*YOUR OBJECTIVE*: Write out the material below again, unchanged.

*RAW DATA*:
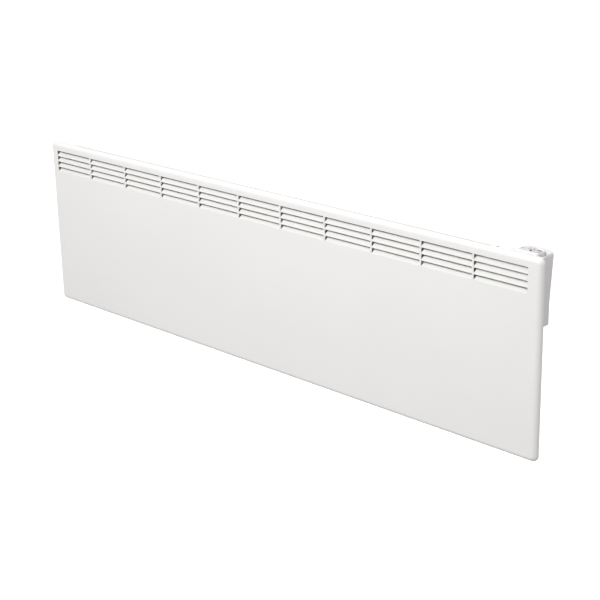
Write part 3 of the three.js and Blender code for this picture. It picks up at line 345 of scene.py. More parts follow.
def put(mesh, node, modifiers=(), smooth_below=35):
    """A finished piece for a CAD node: modifiers applied, shading set, and riding where the node rides."""
    piece = bpy.data.objects.new(node + "_surface", mesh)
    bpy.context.scene.collection.objects.link(piece)
    for kind, settings in modifiers:
        modifier = piece.modifiers.new(kind.lower(), kind)
        for option, value in settings.items():
            setattr(modifier, option, value)
    if modifiers:
        apply_modifiers(piece)
    piece.data.shade_smooth()
    piece.data.set_sharp_from_angle(angle=math.radians(smooth_below))
    piece.modifiers.new("weighted_normals", "WEIGHTED_NORMAL").keep_sharp = True
    apply_modifiers(piece)
    piece.data.materials.clear()
    piece.data.materials.append(finishes[slot_of[node]])
    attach(piece, body_of[node])
    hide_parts(node)
    print(piece.name, "faces:", len(piece.data.polygons))
    return piece


def sheet_of(thickness):
    """A Solidify modifier's settings: the surface is the outer face, and the metal lies behind it."""
    return ("SOLIDIFY", {"thickness": thickness, "offset": -1.0, "use_even_offset": True, "use_rim": True})


def soft_edges(width, segments=2, angle=40):
    """A Bevel modifier's settings: rounds only the edges sharper than the angle."""
    limit = {"limit_method": "ANGLE", "angle_limit": math.radians(angle)}
    return ("BEVEL", {"width": width, "segments": segments, **limit})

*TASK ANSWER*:
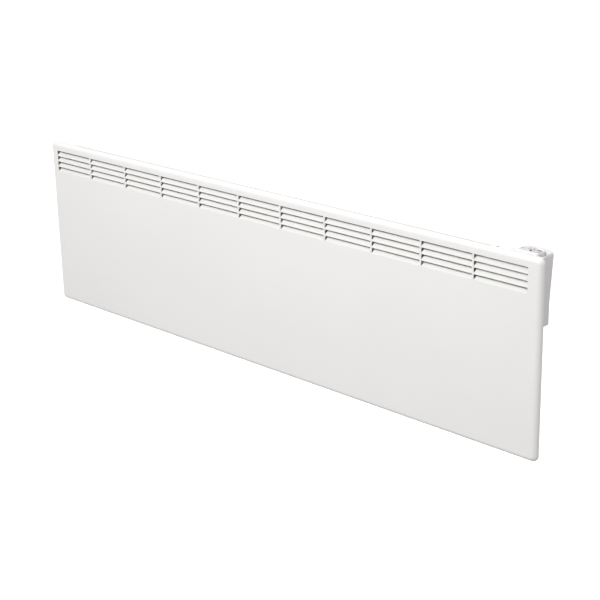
Write part 3 of the three.js and Blender code for this picture. It picks up at line 345 of scene.py. More parts follow.
def put(mesh, node, modifiers=(), smooth_below=35):
    """A finished piece for a CAD node: modifiers applied, shading set, and riding where the node rides."""
    piece = bpy.data.objects.new(node + "_surface", mesh)
    bpy.context.scene.collection.objects.link(piece)
    for kind, settings in modifiers:
        modifier = piece.modifiers.new(kind.lower(), kind)
        for option, value in settings.items():
            setattr(modifier, option, value)
    if modifiers:
        apply_modifiers(piece)
    piece.data.shade_smooth()
    piece.data.set_sharp_from_angle(angle=math.radians(smooth_below))
    piece.modifiers.new("weighted_normals", "WEIGHTED_NORMAL").keep_sharp = True
    apply_modifiers(piece)
    piece.data.materials.clear()
    piece.data.materials.append(finishes[slot_of[node]])
    attach(piece, body_of[node])
    hide_parts(node)
    print(piece.name, "faces:", len(piece.data.polygons))
    return piece


def sheet_of(thickness):
    """A Solidify modifier's settings: the surface is the outer face, and the metal lies behind it."""
    return ("SOLIDIFY", {"thickness": thickness, "offset": -1.0, "use_even_offset": True, "use_rim": True})


def soft_edges(width, segments=2, angle=40):
    """A Bevel modifier's settings: rounds only the edges sharper than the angle."""
    limit = {"limit_method": "ANGLE", "angle_limit": math.radians(angle)}
    return ("BEVEL", {"width": width, "segments": segments, **limit})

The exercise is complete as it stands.